Unlike the existing system that merely registers information, the new regime will verify a director’s information and may utilise other sources of information such as your driver’s license and/or link to your client record held by the ATO.

The problem of directors in name only

The new regime will not overcome one problem area – where naive participants are encouraged to become directors in name only such as elderly parents, or a spouse. That is, the identity of that person is legitimate but their role as a director is merely window dressing and they do not fulfil the role as active participants – a situation that is not uncommon in family groups.
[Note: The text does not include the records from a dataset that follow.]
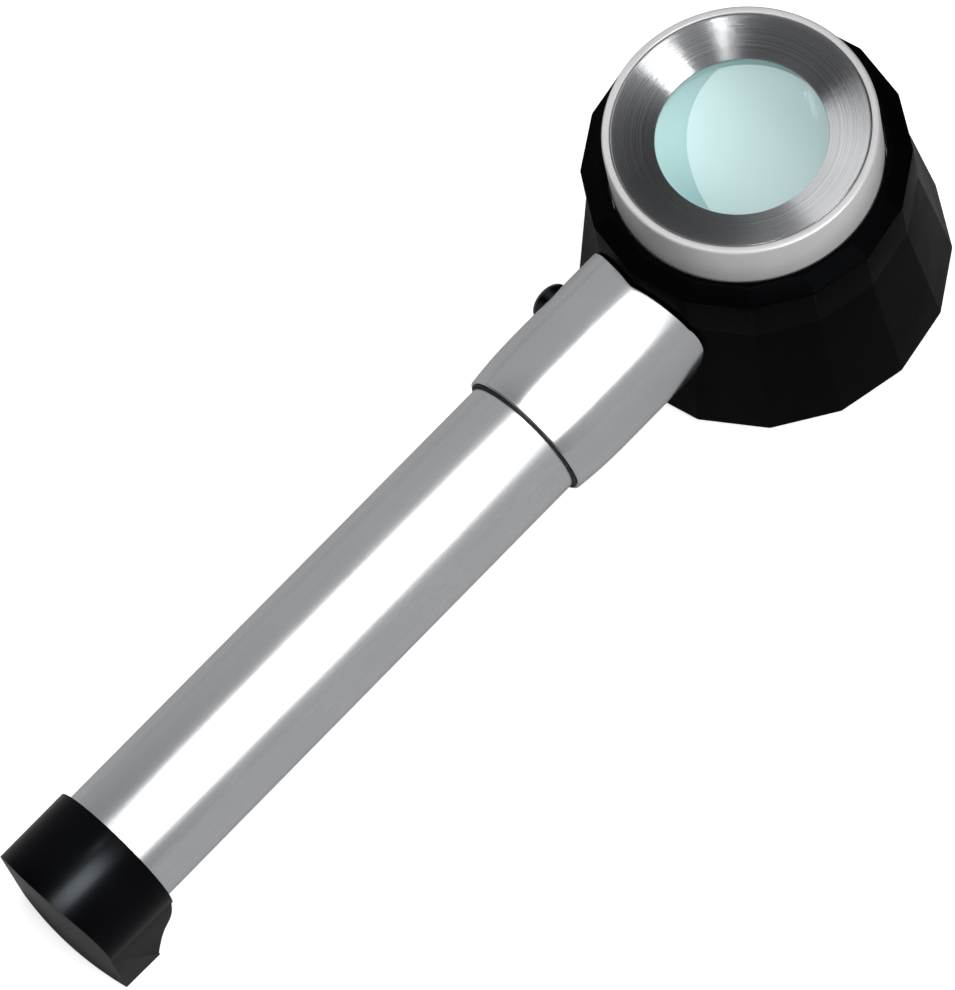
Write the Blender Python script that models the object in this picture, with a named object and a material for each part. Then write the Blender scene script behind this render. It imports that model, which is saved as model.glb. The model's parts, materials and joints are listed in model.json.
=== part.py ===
"""Illuminated hand loupe with a measuring reticle, a turning focus ring and a battery handle."""

import math

import bmesh
import bpy
from mathutils import Matrix, Vector

MM = 0.001

# ---- driving dimensions (mm) --------------------------------------------------------------

FACETS = 16                 # sides of the black housing
BASE_R = 25.45              # corner radius of the housing at the table
BASE_EDGE = 0.5             # small chamfer round the foot of the housing
WAIST_R = 22.15             # corner radius where the skirt starts to flare
WAIST_Z = 22.0
CROWN_R = 22.1              # corner radius at the top of the housing
CROWN_Z = 29.8
TOP_R = 19.6                # inner edge of the sloping top of the housing
TOP_Z = 30.8

BORE_R = 18.65              # bore the focus barrel turns in
BARREL_R = 18.35
BARREL_WALL_R = 17.3
BARREL_LOW = 19.6
BARREL_TOP = 38.6

EYE_R = 11.5                # opening of the dished eyepiece
DISH_TOP = 38.45
DISH_LOW = 36.5
DISH_UNDER = 35.9

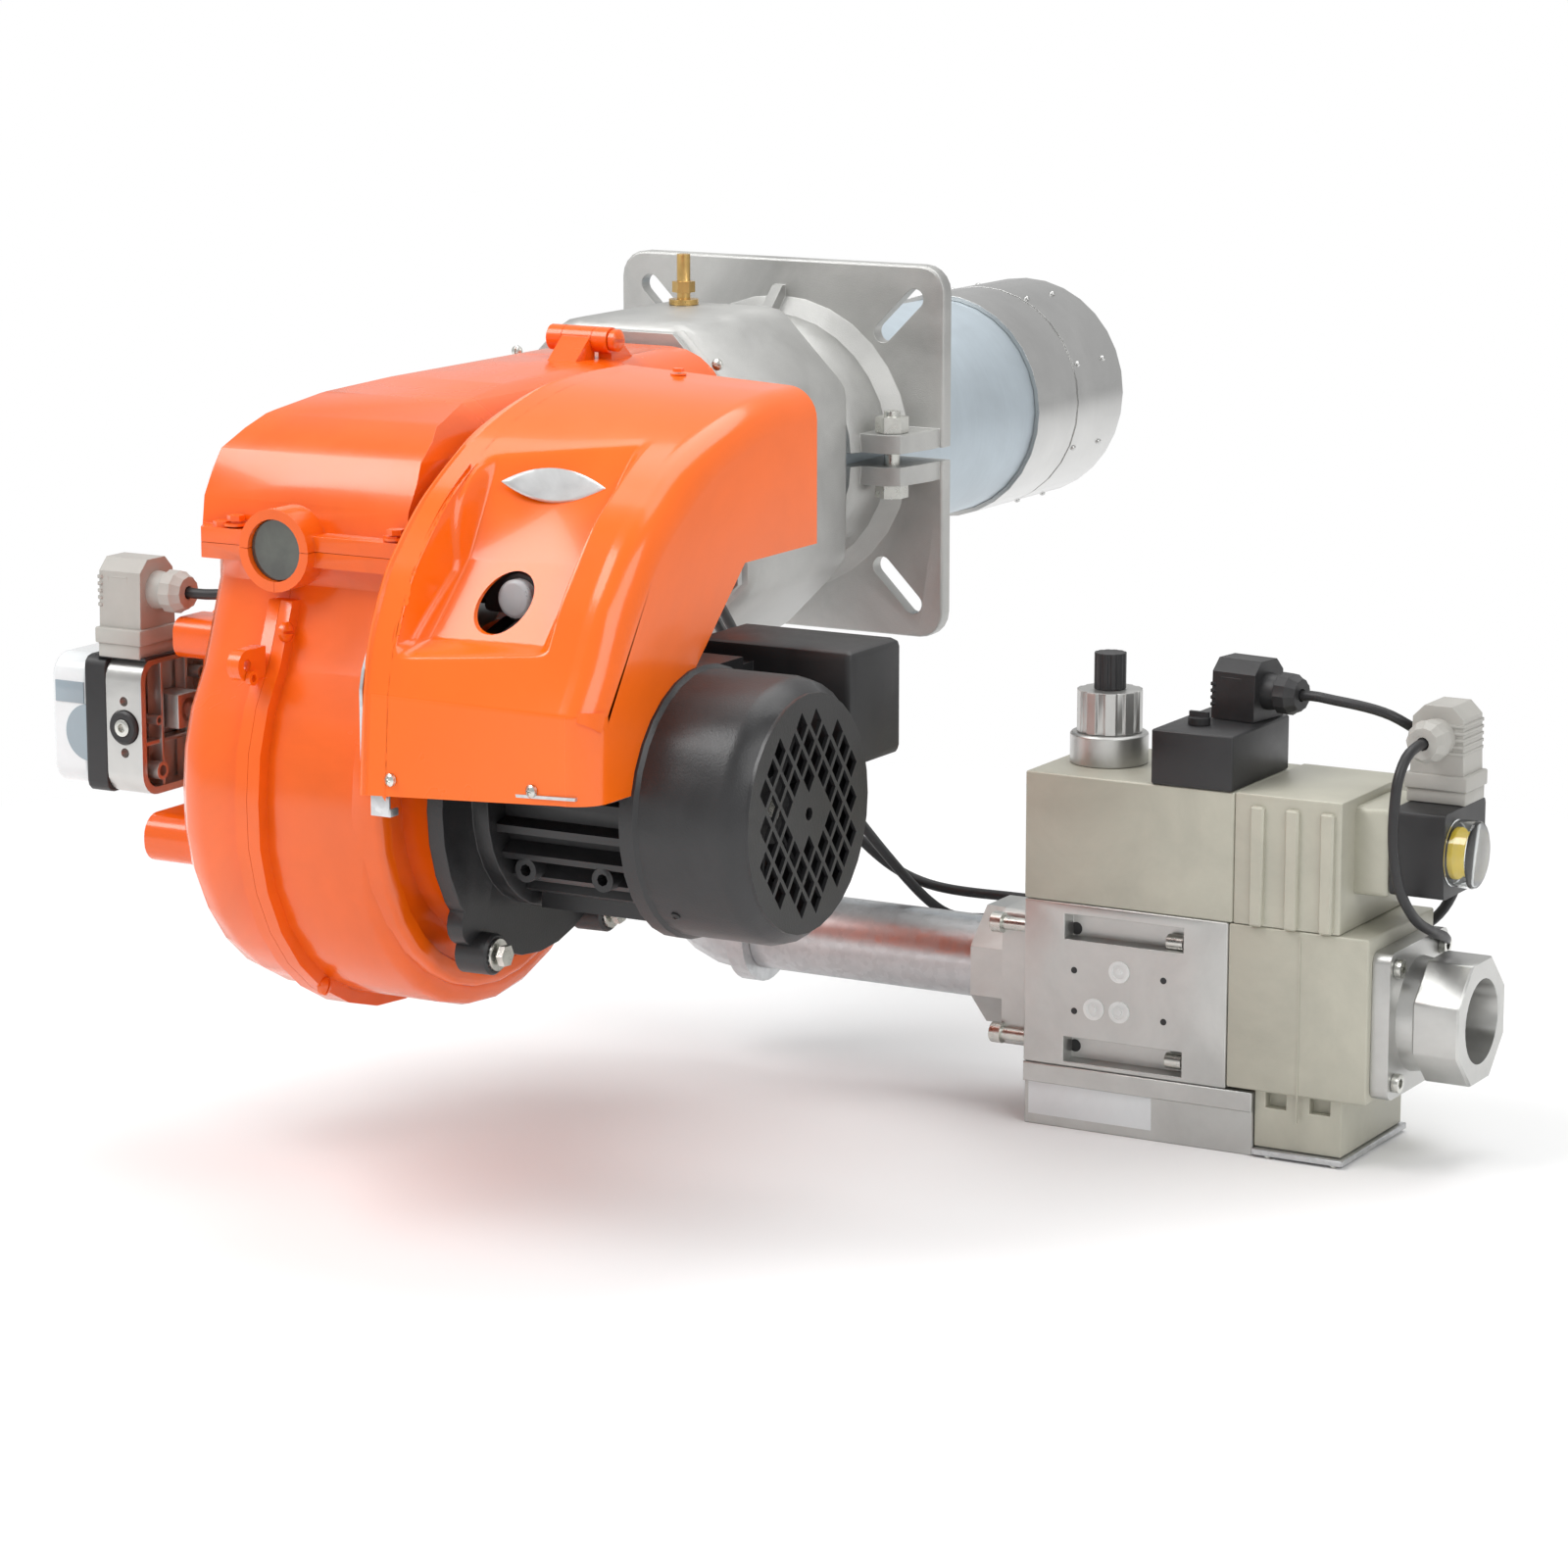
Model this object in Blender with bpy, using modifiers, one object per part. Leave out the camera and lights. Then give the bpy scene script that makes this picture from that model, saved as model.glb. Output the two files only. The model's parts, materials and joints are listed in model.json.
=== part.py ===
"""Industrial gas burner with its gas train, in metres, +Z up.

The origin is on the axis of the combustion head, at the face of the fixing flange that meets
the boiler. +Y runs along the head into the boiler, +X runs along the motor and the gas train.
Depths named BACK are distances behind the boiler face, so the place is at minus that Y.
"""
import math

import bmesh
import bpy
from mathutils import Matrix, Vector

for thing in list(bpy.data.objects):
    bpy.data.objects.remove(thing, do_unlink=True)

# Clearances, overruns and counts that every piece shares
GAP = 0.0003
OVERRUN = 0.010
MERGE = 0.00002
ROUND_SIDES = 32
SMALL_SIDES = 16
FULL_TURN = 2 * math.pi

# Fixing flange, split across the middle and clamped on the blast tube
FLANGE_SIZE = 0.280
FLANGE_THICK = 0.012
FLANGE_CORNER = 0.020
FLANGE_SPLIT = 0.010
HUB_BACK = 0.074
HUB_WALL = 0.014
HUB_FOOT_WIDTH = 0.012
SLOT_RADIUS = 0.0075
SLOT_NEAR = 0.125
SLOT_FAR = 0.1625
RIB_THICK = 0.009
RIB_REACH = 0.030
EAR_THICK = 0.014
EAR_BACK = 0.065
EAR_INNER = 0.098
EAR_CORNER = 0.010
CLAMP_X = 0.116
CLAMP_BACK = 0.048
CLAMP_SHANK = 0.006
CLAMP_HEAD = 0.0125
CLAMP_HEAD_HIGH = 0.010
CLAMP_TIP = 0.006

# Combustion head
TUBE_RADIUS = 0.086
TUBE_WALL = 0.003
TUBE_SEAT = 0.010
TUBE_END = 0.300
SLEEVE_RADIUS = 0.090
SLEEVE_START = 0.247
HEAD_END = 0.400
SLEEVE_SEAM = 0.315
SLEEVE_SEAM_WIDTH = 0.003
SLEEVE_SEAM_DEPTH = 0.001
DIFFUSER_RADIUS = 0.062
DIFFUSER_PLACE = 0.330
DIFFUSER_THICK = 0.003
DIFFUSER_SLOTS = 8
DIFFUSER_SLOT_WIDTH = 0.005
DIFFUSER_SLOT_INNER = 0.030
DIFFUSER_SLOT_OUTER = 0.055
GAS_TUBE_RADIUS = 0.018
GAS_TUBE_WALL = 0.002
GAS_HEAD_RADIUS = 0.034
GAS_HEAD_LONG = 0.040
GAS_HEAD_PORTS = 8
GAS_PORT_RADIUS = 0.005
MIXER_BACK = 0.200
MIXER_TRAVEL = 0.025
ROD_RADIUS = 0.003
ELECTRODE_OFFSET = 0.044
ELECTRODE_TURNS = (math.radians(67.5), math.radians(112.5))
SPIDER_PLACE = 0.120
SPIDER_LONG = 0.014
SPIDER_THICK = 0.003
CLIP_HALF = 0.028
CLIP_TALL = 0.020
ELECTRODE_BODY = 0.006
ELECTRODE_BACK = 0.060
ELECTRODE_TIP = 0.350
CERAMIC_END = 0.310

# Cast block that joins the head, the air duct and the gas pipe
BLOCK_FRONT_BACK = 0.092
BLOCK_REAR_BACK = 0.243
BLOCK_HALF = 0.107
BLOCK_TOP = 0.114
BLOCK_BOTTOM = 0.128
BLOCK_CHAMFER = 0.056
BLOCK_EDGE = 0.012
BLOCK_BORE = 0.080
BLOCK_GAS_BORE = 0.024
PLATE_THICK = 0.006
PLATE_INSET = 0.006
NIPPLE_X = -0.018
NIPPLE_BACK = 0.124
NIPPLE_NUT = 0.011
NIPPLE_NUT_HIGH = 0.004
NIPPLE_HEX = 0.0085
NIPPLE_HEX_LOW = 0.009
NIPPLE_HEX_HIGH = 0.008
NIPPLE_STEM = 0.005
NIPPLE_HIGH = 0.037
NIPPLE_BORE = 0.002

# Air casing: motor axis, spiral, duct and split lines
MOTOR_BACK = 0.572
MOTOR_LOW = 0.150
SEAM_X = 0.010
CASING_LEFT = -0.062
CASING_RIGHT = 0.098
CASING_WALL = 0.005
CASING_ROUND = 0.030
CASING_ROUND_RIGHT = 0.012
CASING_PAST = 0.045
SPLIT_HIGH = 0.008
SPIRAL_REAR = 0.138
SPIRAL_FRONT = 0.172
SPIRAL_START_TURN = math.radians(-36)
SPIRAL_STEPS = 18
CASING_REAR_BACK = 0.664
SHOULDER_LOW = 0.016
DUCT_LOW = 0.093
DUCT_TURN_BACK = 0.345
DUCT_FRONT_BACK = 0.262
RIM_RADIUS = 0.139
RIM_X = 0.107
RIM_WIDTH = 0.008
RIM_DEEP = 0.006
RIM_ROUND = 0.010
SEAT_RADIUS = 0.100
SEAT_X = 0.126
SEAM_FLANGE = 0.009
SEAM_RISE = 0.009
LUG_SIZE = 0.020
LUG_RISE = 0.022
SHAFT_EYE = 0.060
AIR_EYE = 0.074
LEDGE_THICK = 0.010
LEDGE_REACH = 0.012
LEDGE_SIDE = 0.006
BOSS_RADIUS = 0.027
BOSS_BORE = 0.0203
BOSS_BACK = 0.684
BOSS_FRONT_BACK = 0.600
GLASS_THICK = 0.004
GLASS_BACK = 0.680

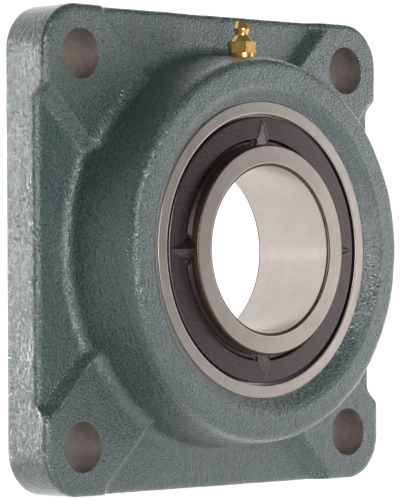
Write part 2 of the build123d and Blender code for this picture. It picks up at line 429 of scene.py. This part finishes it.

It’s important that anyone agreeing to be a director understands the implications. Being a director is not just a title; it is a responsibility. At a financial level, directors are responsible for ensuring that the company does not trade while insolvent. The by-product of this is that the directors may be held personally liable for the debt incurred. The director penalty regime has also been tightened up in recent years to ensure that directors are personally liable for PAYG withholding, net GST and superannuation guarantee charge liability if the company fails to meet its obligations by the due date. For many small businesses, the directors are also often personally responsible for company loans secured against property such as the family home.

Failing to perform your duties as a director is a criminal offence with fines of up to $200,000 and five years in prison.

Ignorance is not a legal defence. Don’t sign anything unless you understand the consequences.

Better monitoring and bigger teeth for ASIC

The introduction of a structured director verification system comes with greater controls and influence by the regulators to enforce the law with civil penalties of up to $200,000 in situations which include:

  • Failure to register within the relevant timeframes
  • Applying for multiple DINs
  • Misrepresenting a DIN, and
  • Accessorial liability where someone seeks to pervert the system

The failure to register when required is a strict liability and the regulator does not have to prove fault, they will simply issue an infringement notice.